Given data =
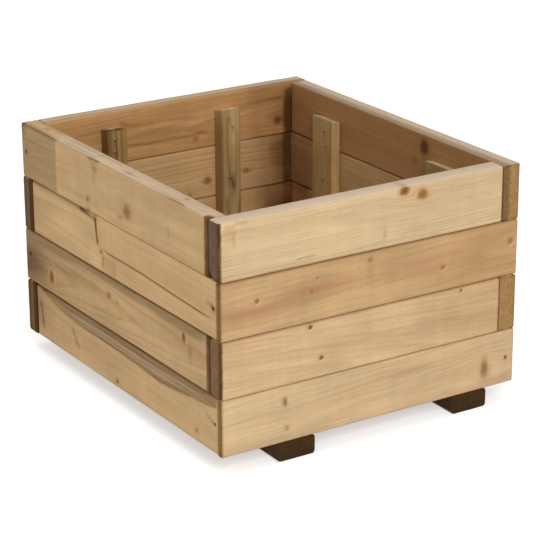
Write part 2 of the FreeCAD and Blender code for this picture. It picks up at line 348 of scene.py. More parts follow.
def wire_steel(name, shade, metallic, roughness):
    """Drawn steel wire, cut and struck: small scratches and spots of dulled zinc."""
    made, node = new_material(name)
    spots = node("TexNoise", node("TexCoord").outputs["Object"], 900.0, 3.0)
    tint = node("MapRange", spots, 0.35, 0.65, 0.55, 1.0)
    metal = node("VectorMath", shade, tint, operation="SCALE")
    rough = node("MapRange", spots, 0.35, 0.65, roughness + 0.2, roughness)
    node("OutputMaterial", node("BsdfPrincipled", metal, metallic, rough))
    return made


# Wooden bars

END_CUTS = (0.0012, 0.0026, 0.0045, 0.0065)  # metres from a bar's ends, so that these can be eased
SAME = 1e-6  # metres within which two places are one
ON_FACE = 1e-4  # metres from a face or an end within which a point lies on it
WORN = 4 * MM  # how far the wear of an end's edges reaches
LEAN_RUN = 0.6  # metres along which the lean of a pith is given
FAR = 1e9  # beyond every distance here
MARKS = ("dark", "weather", "red", "pale")  # the channels of the marks attribute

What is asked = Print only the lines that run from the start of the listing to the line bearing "# Wooden bars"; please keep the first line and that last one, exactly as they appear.

Result for this task =
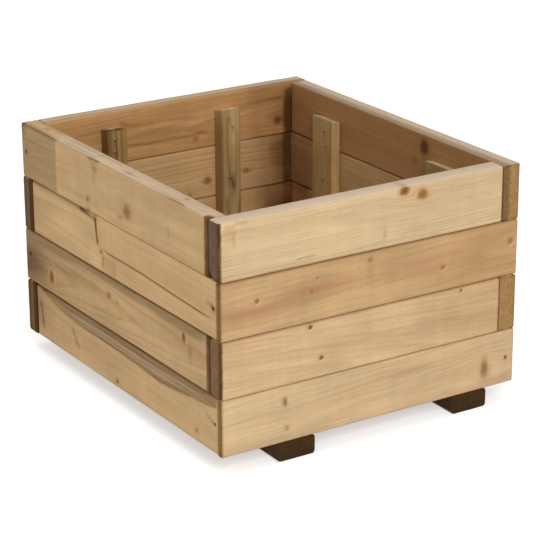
Write part 2 of the FreeCAD and Blender code for this picture. It picks up at line 348 of scene.py. More parts follow.
def wire_steel(name, shade, metallic, roughness):
    """Drawn steel wire, cut and struck: small scratches and spots of dulled zinc."""
    made, node = new_material(name)
    spots = node("TexNoise", node("TexCoord").outputs["Object"], 900.0, 3.0)
    tint = node("MapRange", spots, 0.35, 0.65, 0.55, 1.0)
    metal = node("VectorMath", shade, tint, operation="SCALE")
    rough = node("MapRange", spots, 0.35, 0.65, roughness + 0.2, roughness)
    node("OutputMaterial", node("BsdfPrincipled", metal, metallic, rough))
    return made


# Wooden bars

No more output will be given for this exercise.